When utilizing a single-user cluster, your queries take two different paths, depending on which level of access control is applied. As you can see from the image below, the green arrows represent coarse-grained access control, while the orange arrows indicate fine-grained access control.

When using a single-user cluster, you have dedicated compute resources and Spark can only fetch the entire table without enforcing FGAC. To enforce FGAC, you need to decouple the client from the compute which fetches the data. In fact, with FGAC, your cluster uses a (serverless) “Filtering Service” that computes the relevant dynamic view (or filter, mask).

Suppose you have the following rights:

  • SELECT on table_1
  • SELECT on view_2 (not on table_2)
  • SELECT on table_w_rls

When executing the first query, your single-user compute will handle the access to the table, while the serverless compute will handle the data filtering for the other 2 cases.

You will incur additional costs for serverless compute. In order to use FGAC, you need to enable serverless compute and use Databricks Runtime 15.4 LTS.

How to verify it’s working

If you want to explore the feature, you can use the “Table ACL & Row and Column Level Security With Unity Catalog” demo from the Databricks Demo Center. The notebook with row and column-level access control contains relevant examples. Keep in mind that its notebook mentions to use “Shared” access mode: to test the new feature, you should select “Single user” access mode.

Suppose you have a row filter on dbdemos.uc_acl.customers. You can already verify whether your query will work (with filtering) or fail.

You ask Spark to show the physical plan for a query with:

EXPLAIN SELECT DISTINCT(country) FROM customers;

When using DBR version 15.3 or older, Spark does not leverage the filtering service, so you’ll get an error message like the following:

Failed to acquire a SAS token for list on /metastore/[…]/tables/[…]/_delta_log
due to java.util.concurrent.ExecutionException:
com.databricks.sql.managedcatalog.UnityCatalogServiceException:
[RequestId=fb10520a-c43b-4b94-be89–9fa986a6138a
ErrorClass=INVALID_PARAMETER_VALUE.ROW_COLUMN_ACCESS_POLICIES_NOT_SUPPORTED
_ON_ASSIGNED_CLUSTERS] Query on table dbdemos.uc_acl.customers with row filter
or column mask not supported on assigned clusters.

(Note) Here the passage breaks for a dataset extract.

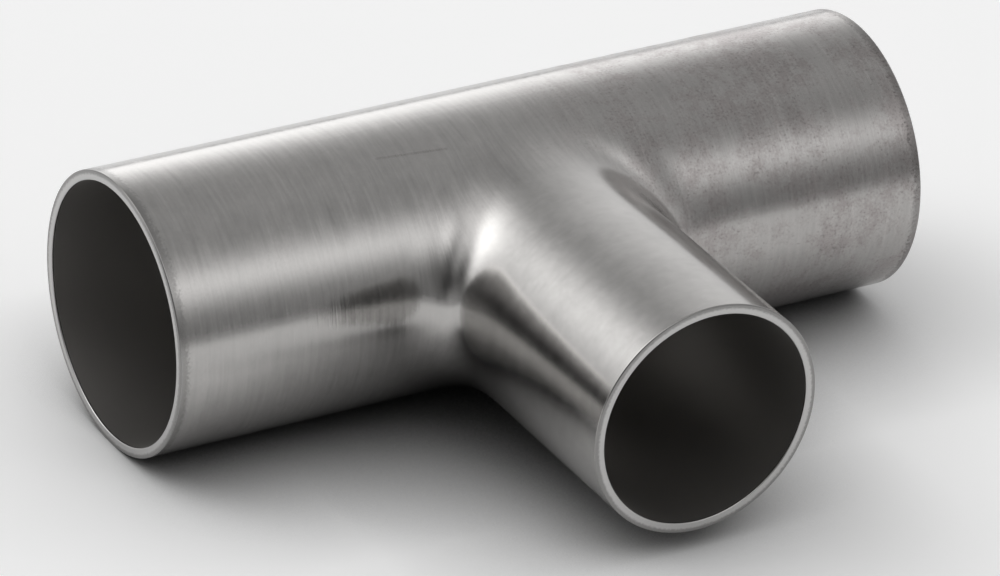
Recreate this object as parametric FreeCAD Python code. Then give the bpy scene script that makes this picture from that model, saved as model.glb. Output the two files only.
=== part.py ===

while with the correct configuration:

== Physical Plan == *(1) Project [country#782] +- RemoteSparkConnectScan
`dbdemos`.`uc_acl`.`customers`[country#782] class
com.databricks.sql.remotefiltering.SparkConnectScan RuntimeFilters: []

the RemoteSparkConnectScan will indicate the need for data filtering service. You can find more detailed information by looking at the “SQL/Dataframe” tab in the Spark UI.

Conclusion

Customers who need to use the Single User access mode (e.g., users of Distributed ML libraries, GPUs, RDD-heavy libraries, language R, DCS, etc.) can also want to take advantage of Unity Catalog’s fine-grained access control features (views, row filters, column masks) as well as Materialized Views and Streaming Tables.

NB: The views/opinions expressed in the blog are my own and do not necessarily represent the views/opinions of Databricks.

--

--